Seu Aníbal guarda muitas histórias do Cine Teatro, assim como Dona Marisa Marques, de 51 anos, que voltou a frequentar a casa em março deste ano. Ela veio assistir à peça O Púcaro Búlgaro e ao chegar ao Cine foi logo procurar um dos funcionários da casa e emendou em palavras rápidas sobre como aquele lugar lhe trazia boas lembranças. “Eu vinha aqui com minhas amigas quando era criança e depois quando era mais mocinha. Víamos filmes e comíamos tanta pipoca! São boas recordações e é muito bom voltar”, afirma. Dona Marisa para não esquecer o momento, ainda insistiu por uma foto que registrasse a noite “de doce melancolia”, como ela mesma descreve sua volta ao Cine.

Em cada canto de Cuiabá e na voz de muitos cidadãos outros fatos e boatos sobre o Cine Teatro Cuiabá também vivem, é o que observa a Diretora Artística do espaço, Paula Naves.
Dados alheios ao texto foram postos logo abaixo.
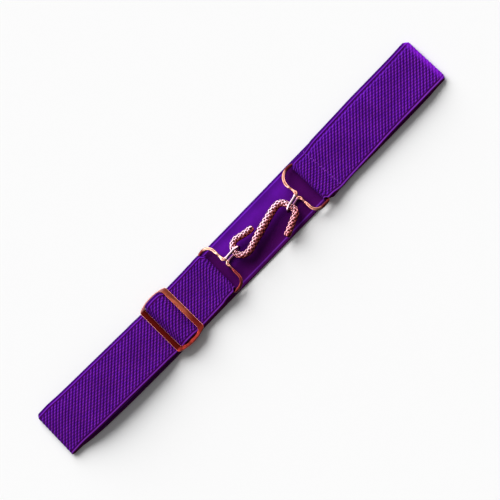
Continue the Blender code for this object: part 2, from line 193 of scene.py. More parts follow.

Ela vê no retorno das atividades da casa uma oportunidade de entender as expressões culturais da antiga Cuiabá. “Ouvir e ler as histórias que se desdobram sobre o Cine Teatro Cuiabá me faz viver uma riqueza de sentidos que constrói o meu entendimento sobre as relações sociais ocorridas no Cine Teatro. Além de nos trazer nostalgia, essas relações são (re)construídas novamente, desta vez, não só com a sociedade da década de 40 a 80, mas junto as novas gerações, o que significa, que além do que nos conta os personagens deste espaço de platéia, há a certeza de que as histórias continuam sendo construídas, como em um lindo movimento de um corpo de baile...e a arte continua...e a historia se (re) faz”, finaliza.